Award-winning activist and lawyer Jamil Jivani has committed his life to tackling some of the biggest challenges in the world with a focus on issues that impact youth, immigrants, and low-income families. He is the Founder of the Citizen Empowerment Project, a public education organization focusing on issues related to policing, racial profiling, democratic participation, voter turnout, and economic development.
In an article for the Globe and Mail, Jamil turns his attention to identity politics in Canada and explores its role in Ontario’s recent provincial election.
He defines identity politics using Harvard University’s Steven Pinker’s definition: “the syndrome in which people’s beliefs and interests are assumed to be determined by their membership in groups, particularly their sex, race, sexual orientation and disability status.”
He says that although it is rooted in a genuine fight against inequality, it has a fundamental flaw that allows it to empower people to speak for others without their consent.
Below is an excerpt from Jamil’s Globe and Mail article where he provides and discusses examples of identity politics that have emerged within the Ontario’s Progressive Conservative Party. He urges all of us to “call out” identity politics when we see it so we can discuss whether it is “positively facilitating – or tragically sabotaging – a more unified Canada.” Read the whole thought-provoking piece here.

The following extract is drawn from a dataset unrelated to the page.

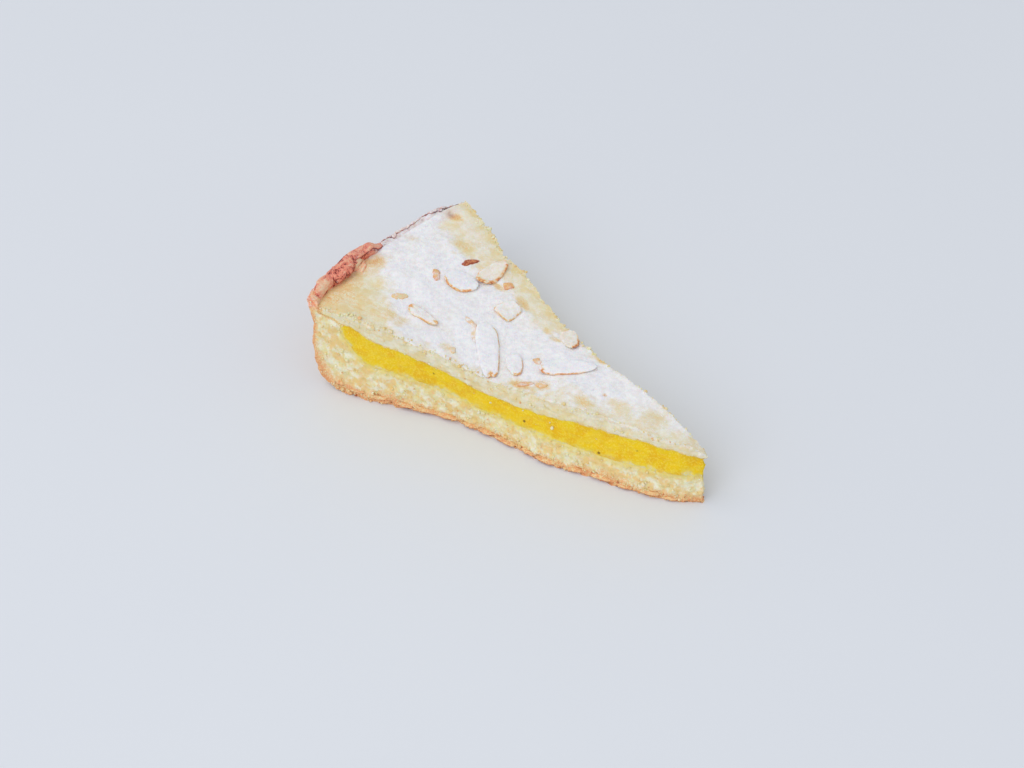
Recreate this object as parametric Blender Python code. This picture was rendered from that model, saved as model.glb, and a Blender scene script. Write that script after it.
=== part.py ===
# Torta della nonna, one cut slice: shortcrust base with its turned-up wall and pleated rim,
# a band of custard, a shortcrust lid and flaked almonds on it.
# Metres. +X runs from the rim to the tip, the base rests on Z = 0, and the origin lies on the
# underside, below the middle of the slice's box.

import math

import bmesh
import bpy
import numpy as np
from mathutils import Vector, noise
from mathutils.bvhtree import BVHTree

MM = 0.001

# Driving dimensions of the cake and of the cut
HALF_ANGLE = math.radians(15.0)
TIP_X = 63.9 * MM
TIP_Y = -1.13 * MM
TIP_REACH = 0.8 * MM
CUSTARD_REACH = 118.3 * MM
LID_REACH = 125.3 * MM
GAP = 0.3 * MM

# Layer heights over the plain of the base, as (distance from the cake's middle, height) in mm
BASE_TOP = (
    (0, 10.4), (10, 10.1), (30, 9.1), (50, 9.5), (72, 9.4), (86, 11.6), (97, 13.1),
    (106, 13.6), (110.5, 14.9), (113.5, 17.2), (116, 20.4), (118.4, 23.4),
)
CUSTARD_TOP = (
    (0, 17.2), (9, 18.7), (25, 18.6), (50, 17.4), (66, 16.0), (73, 16.3), (80, 18.0),
    (88, 19.7), (95, 21.9), (105, 23.1), (110, 24.8), (115, 26.8), (118.6, 27.2),
    (121.5, 28.5), (125.6, 28.9),
)
LID_TOP = (
    (0, 18.5), (1.6, 19.9), (4, 21.2), (8, 22.1), (22, 23.3), (45, 23.8), (56, 22.9),
    (67, 22.1), (80, 24.1), (90, 26.2), (100, 28.6), (110, 30.3), (118, 31.1), (126, 31.2),
)

# The wall, where the base turns up: length along the section, outer distance and height,
# inner distance and height, all in mm
WALL = (
    (106.0, 106.0, 0.0, 106.0, 13.6),
    (112.0, 114.0, 0.0, 112.0, 16.0),
    (115.2, 120.0, 0.4, 115.2, 19.2),
    (118.3, 124.8, 2.2, 118.6, 23.3),
    (121.0, 127.2, 6.8, 118.8, 26.7),
    (124.0, 128.1, 13.5, 121.6, 28.1),
    (127.0, 128.3, 20.5, 125.7, 28.6),
    (130.0, 128.9, 26.5, 125.8, 31.0),
    (133.0, 130.2, 31.2, 126.4, 33.3),
    (136.0, 130.4, 33.6, 128.4, 34.5),
)
RIM_START = 29.0 * MM
RIM_TOP = 34.5 * MM
TUCK_START = 16.0 * MM
FOOT_START = 3.0 * MM
FOOT_FULL = 12.0 * MM
WALL_FACE_START = 119.0 * MM
WALL_FACE_FULL = 127.0 * MM
TOP_FADE = 0.6 * MM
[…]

Earlier this year, the ousting of former Ontario Progressive Conservative Party leader Patrick Brown presented a moment when white-identity politics threatened to overtake a political party. After Mr. Brown’s team welcomed thousands of new party members from a diversity of backgrounds, speculation began that prejudiced elements in the Conservative movement were unhappy with these new faces. While Mr. Brown was forced to step down over allegations of sexual misconduct, Conservative member of Parliament Alex Nuttall attributed Mr. Brown’s departure to “elites” and suggested these elites also wanted to expel party members on the basis of race, faith, ancestry and ethnicity.
Doug Ford’s election to leader of the Ontario PCs disrupted emerging tribal influences in the party. As party leader since March, Mr. Ford has been propelled by support from diversity-rich parts of Ontario, such as the 905 suburbs of Toronto. Advocates for white-identity politics in Ontario’s Conservative movement were dealt a blow by conservatives committed to diversity, but Mr. Ford’s success additionally proved people who promote a homogeneous political agenda for immigrant and minority communities are equally out of touch. In 2014, when Mr. Ford was running for mayor of Toronto, polling data revealed his approval ratings varied noticeably within different immigrant and minority communities. Polling experts indicate similar dynamics exist in the ongoing provincial election.
People who look similarly to one another think differently about who should lead Ontario next, which counters some of the basic assumptions underlying identity politics. But Ontario hasn’t escaped the potential influence of tribalism entirely. Mr. Ford’s recent comments about immigration, for example, could reopen the door to Trump-style campaigning if he isn’t careful. When asked about bringing more immigrants to Northern Ontario, Mr. Ford remarked, “I’m taking care of our own first.” Whatever you make of Mr. Ford’s answer, it’s important to avoid turning immigration policy into a zero-sum game. Such a game brings out the worst in everyone.